I thought about that, but coming from SIP RFCs and long session establishements with dialogs, transaction to build session like conversation on UDP for peers, I found the bayeux protocol refreshing, simple and sufficient to handle
this problem.

I should admit that it will also solve the fact that I could demonstrate it on my iphone ;-)
[....]
Having the choice of being called by the server (or get a long delayed response) will be much more easier on the REST syntax and DOM manipulation by more web designers/programmers.

That's totally false. It's all about have a clean structure that's event based. All of the ad hoc, simplistically programmatic AJAX approaches fail under their own weight as the system gets to any reasonable level of complexity. That's why the best AJAX frameworks are all about making the event handling faster/easier/cleaner/etc.

that's why jQuery (and to a less extend Dojo) make this simple, but it stay with the fact that a the asynch/synch barrier you are rebuilding a abstracted event -> list handling req/response (REST or not) -> rehashing and distribution of events to final DOM events subscribers.

When you look at the type of code you are obliged to do, it is much more efficient to have the publish/subscribe goes from events generator all the way down to the consumers.
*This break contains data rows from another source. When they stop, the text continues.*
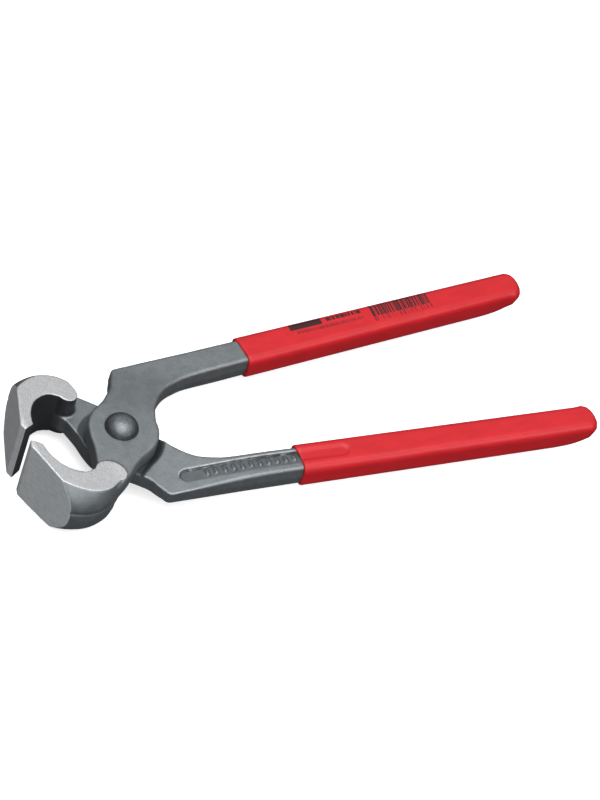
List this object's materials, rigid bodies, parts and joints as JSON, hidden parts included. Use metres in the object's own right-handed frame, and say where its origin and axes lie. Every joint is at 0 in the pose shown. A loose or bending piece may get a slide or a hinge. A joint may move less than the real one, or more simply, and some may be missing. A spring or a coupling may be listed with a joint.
{
  "type": "carpenters' pincers",
  "caption": "Carpenters' pincers: crossed forged levers turning on a domed rivet, wide curved end-cutting jaws with ground faces, long dip-coated handles.",
  "frame": {"origin": "middle of the plan box at the jaws' lower side faces, with the tool lying flat", "axes": "+X along the tool from the jaws to the handle ends, +Y towards the handle of the lever that carries the rivet, +Z along the rivet towards its domed head"},
  "size_m": [0.2108, 0.0754, 0.026],
  "materials": {
    "forged_steel": "dark phosphated forging, satin, with bright ground jaw faces",
    "rivet_steel": "dark satin steel, dome rubbed lighter",
    "grip_coating": "red dip-coated soft vinyl, satin gloss"
  },
  "bodies": {
    "front": {"front_lever": "forged_steel", "rivet": "rivet_steel", "upper_grip": "grip_coating"},
    "back": {"back_lever": "forged_steel", "lower_grip": "grip_coating"}
  },
  "joints": [
    {"name": "jaw_pivot", "type": "hinge", "parent": "front", "child": "back", "pos_m": [-0.06855, 0, 0.013], "axis": [0, 0, -1], "range_deg": [-7.2, 8]}
  ]
}
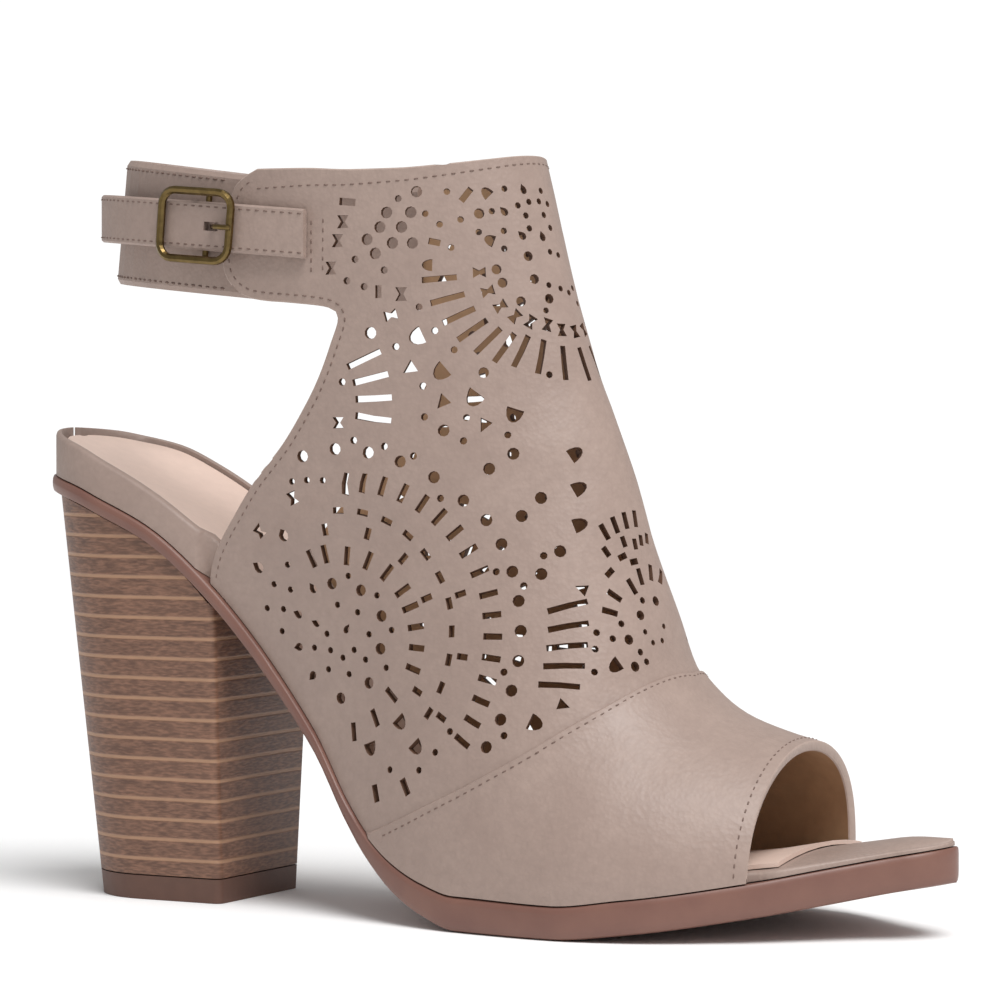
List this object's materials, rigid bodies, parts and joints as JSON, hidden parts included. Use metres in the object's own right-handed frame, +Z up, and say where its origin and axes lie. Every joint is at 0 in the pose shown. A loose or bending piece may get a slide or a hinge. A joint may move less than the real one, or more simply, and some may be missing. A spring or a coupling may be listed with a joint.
{
  "type": "block heel sandal",
  "caption": "Right open-back peep-toe bootie sandal with a stacked block heel, perforated upper, ankle band and buckled strap.",
  "frame": {"origin": "on the floor under the middle of the shoe's box", "axes": "+X from heel to toe, +Y towards the inner (medial) side of this right shoe, +Z up"},
  "size_m": [0.236, 0.0847, 0.1809],
  "materials": {
    "upper_leather": "taupe smooth leather",
    "sock": "pinkish cream sock leather",
    "sole": "brown moulded sole, satin",
    "stacked_heel": "stacked layers, satin",
    "toplift": "dark brown, matte",
    "buckle": "antique brass"
  },
  "bodies": {
    "root": {"outsole": "sole", "footbed": "upper_leather", "sock_lining": "sock", "heel_block": "stacked_heel", "toplift": "toplift", "upper": "upper_leather", "back_cuff": "upper_leather", "ankle_strap": "upper_leather", "buckle_frame": "buckle", "buckle_prong": "buckle", "buckle_loop": "upper_leather"}
  },
  "joints": []
}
One question (and I admit , I would just posture if I say I'm naive here) :

Would it be so awfull to have two such (PUBLISH/SUBSCRIBE) verbs added to the REST actions ? After all even if the http don't include them (yet) it is a logically wrong inference to tied the actual transport instead of grasping that the protocol pattern is 'just' a request/response one (synchronicity here is only
a modality, not the whole point).


As I've tried to point out, making a good, event-driven AJAX UI is actually cleaner, more robust, and more responsive to the users than the ad hoc approaches.

And you're absolutely right here, I guess is just that on a small fraction of the DOM interaction, a little push would be a very nice touch.